Kondisi tersebut akhirnya memunculkan fenomena semakin banyaknya pemilih yang tidak mau lagi menggunakan hak pilihnya (golput) pada setiap ajang pemilihan pemimpin. Statistik hasil pemilu/pilkada di berbagai daerah menunjukkan bahwa kaum golput ini seringkali "menang" dalam berbagai ajang pilkada. Tak jarang jumlah suara golput jauh mengungguli jumlah suara yang diraih pemenang pilkada.
Gejala apa ini? Apakah masyarakat menjadi semakin apatis politik? Bisa jadi ya. Sebab sebagaimana yang telah disebutkan tadi, masyarakat menganggap pemilu/pilkada tidak menghasilkan perbaikan bagi kehidupan mereka. Namun jika kita berfikiran sedikit modifikatif, fenomena golput tersebut bukanlah sebuah kondisi yang negatif. Malah sebaliknya, positif.
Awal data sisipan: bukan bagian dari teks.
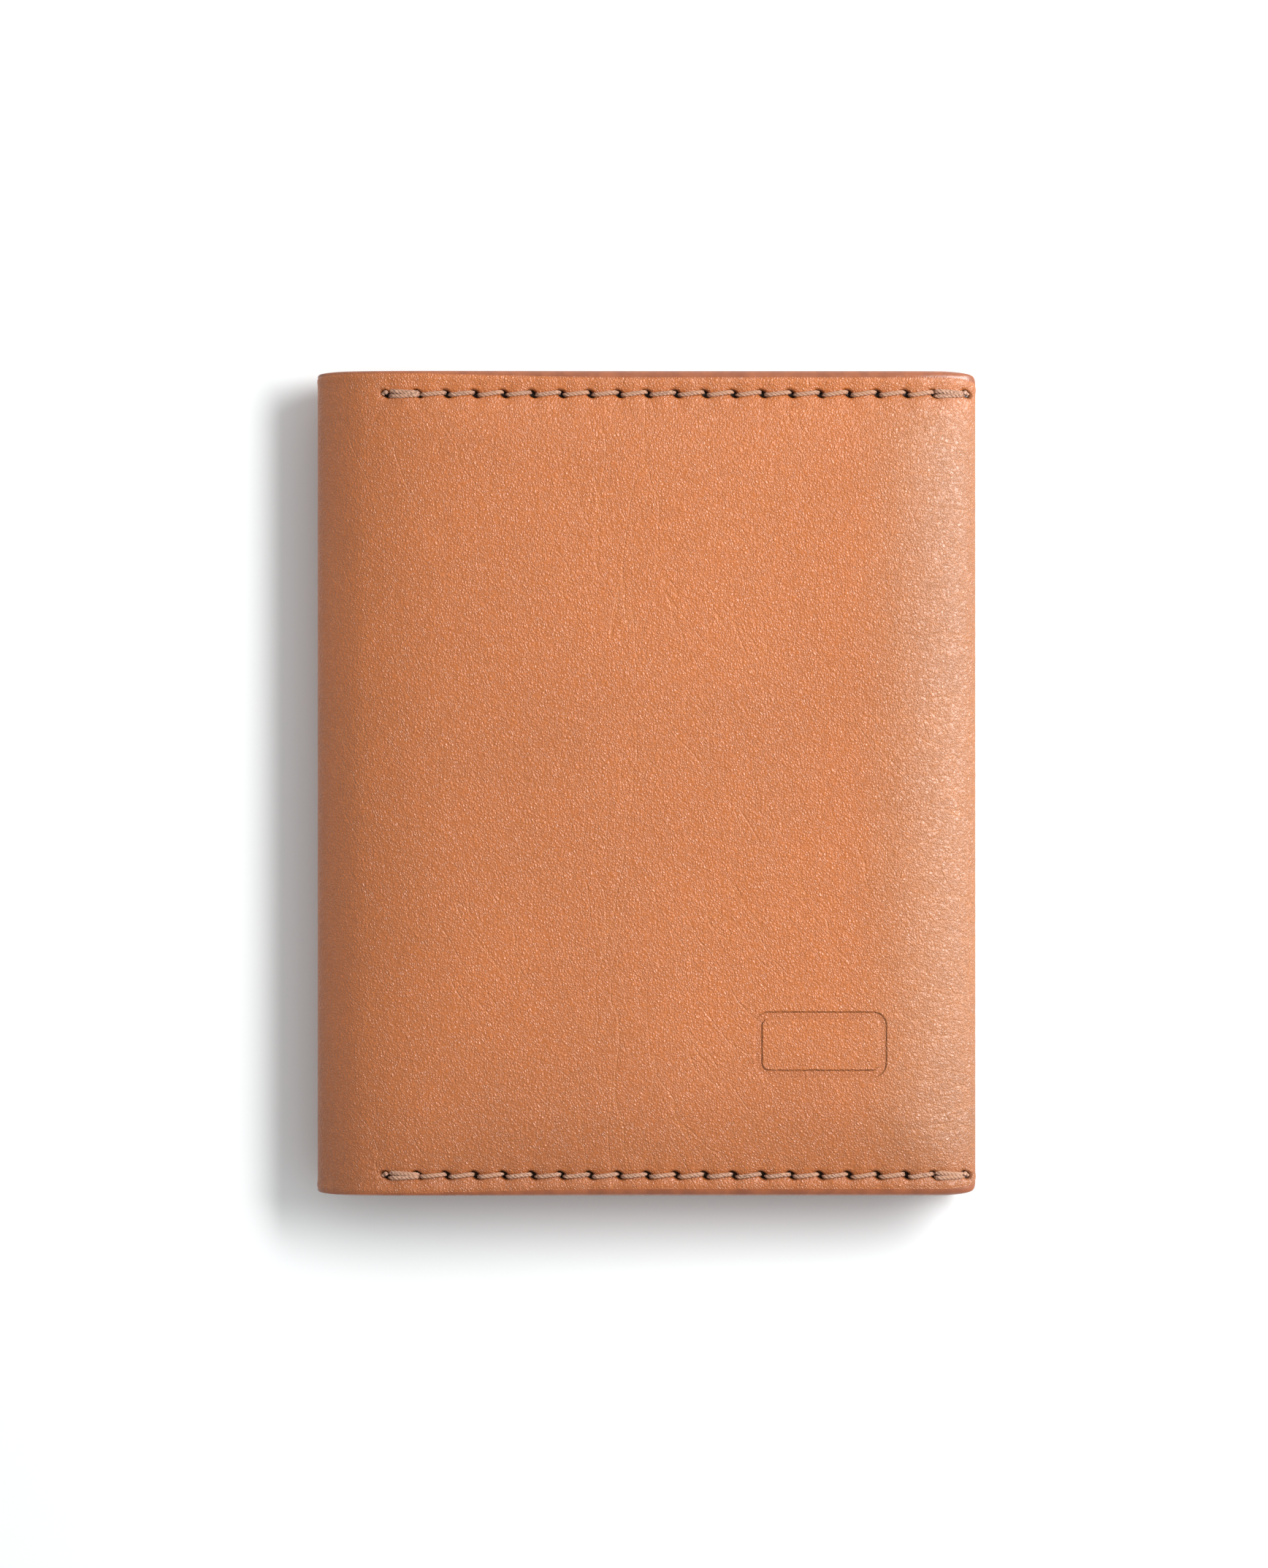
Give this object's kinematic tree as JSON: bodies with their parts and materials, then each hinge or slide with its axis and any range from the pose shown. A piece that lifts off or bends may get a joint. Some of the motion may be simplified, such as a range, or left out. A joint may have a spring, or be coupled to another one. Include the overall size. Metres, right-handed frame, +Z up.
{
  "type": "bifold wallet",
  "caption": "Closed leather bifold wallet whose two sewn halves open flat about a soft half-round fold, with card pockets and a note sleeve in each half.",
  "frame": {"origin": "under the middle of the closed wallet, on the plane that its back cover rests on", "axes": "+X from the fold to the turned fore edges, +Y along the fold towards the top edge, +Z up through the closed wallet's thickness"},
  "size_m": [0.084, 0.105, 0.0122],
  "materials": {
    "cover_leather": "smooth full-grain, satin, tan",
    "pocket_leather": "smooth, skived, satin, tan",
    "lining_cloth": "plain woven, matt, dark brown",
    "board": "bonded leather board, matt",
    "thread": "bonded twisted polyester, taupe"
  },
  "bodies": {
    "back_half": {"back_shell": "cover_leather", "back_board": "board", "back_lining": "lining_cloth", "back_sleeve_divider": "pocket_leather", "back_rear_pocket": "pocket_leather", "back_front_pocket": "pocket_leather", "back_top_thread": "thread", "back_bottom_thread": "thread"},
    "fold_back": {"spine_leather_back": "cover_leather", "spine_lining_back": "lining_cloth"},
    "fold_front": {"spine_leather_front": "cover_leather", "spine_lining_front": "lining_cloth"},
    "front_half": {"front_shell": "cover_leather", "front_board": "board", "front_lining": "lining_cloth", "front_sleeve_divider": "pocket_leather", "front_rear_pocket": "pocket_leather", "front_front_pocket": "pocket_leather", "front_top_thread": "thread", "front_bottom_thread": "thread"}
  },
  "joints": [
    {"name": "back_crease", "type": "hinge", "parent": "back_half", "child": "fold_back", "pos_m": [-0.03909, 0, 0.00057], "axis": [0, -1, 0], "range_deg": [0, 60]},
    {"name": "middle_crease", "type": "hinge", "parent": "fold_back", "child": "fold_front", "pos_m": [-0.04229, 0, 0.0061], "axis": [0, -1, 0], "range_deg": [0, 60]},
    {"name": "front_crease", "type": "hinge", "parent": "fold_front", "child": "front_half", "pos_m": [-0.03909, 0, 0.01163], "axis": [0, -1, 0], "range_deg": [0, 60]}
  ],
  "couplings": [
    {"joint": "middle_crease", "follows": "back_crease", "ratio": 1},
    {"joint": "front_crease", "follows": "back_crease", "ratio": 1}
  ]
}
Bisa saja orang golput, karena merasa semua kandidat itu sama, punya visi dan misi yang bagus. Tidak ada program mereka yang tidak bertujuan untuk kebaikan. Nah, jika semuanya mengusung program yang bagus, dan seandainya program-program tersebut benar-benar mampu mereka realisasikan, tentu tidak jadi masalah siapapun yang akan memenangi pemilihan. Karena pasti akan membawa kebaikan. Jadi untuk apa ikut memilih? Dalam perspektif seperti ini, orang yang menggunakan hak pilih malah patut dicurigai. Sangat mungkin motif mereka memilih hanya karena dasar primordialisme, sektarianisme, ataupun karena kedekatan psikologis dengan calon tertentu. Atau memilih hanya karena punya kepentingan yang hanya akan terakomodir jika calon tertentu yang memenangi pemilihan. Bukankah kondisi yang demikian malah merupakan potensi masalah? Primordialisme dan sektarianisme hanya akan merusak ke-bhinekaa-an dalam NKRI. Memilih karena dasar suka/tidak suka secara psikologis terhadap seorang calon, juga bukan sebuah ukuran yang objektif. Terlebih lagi kalau memilih atas dasar kepentingan. Malah akan menjadi embrio makin parahnya KKN jika pemimpin yang dipilih menjabat kelak.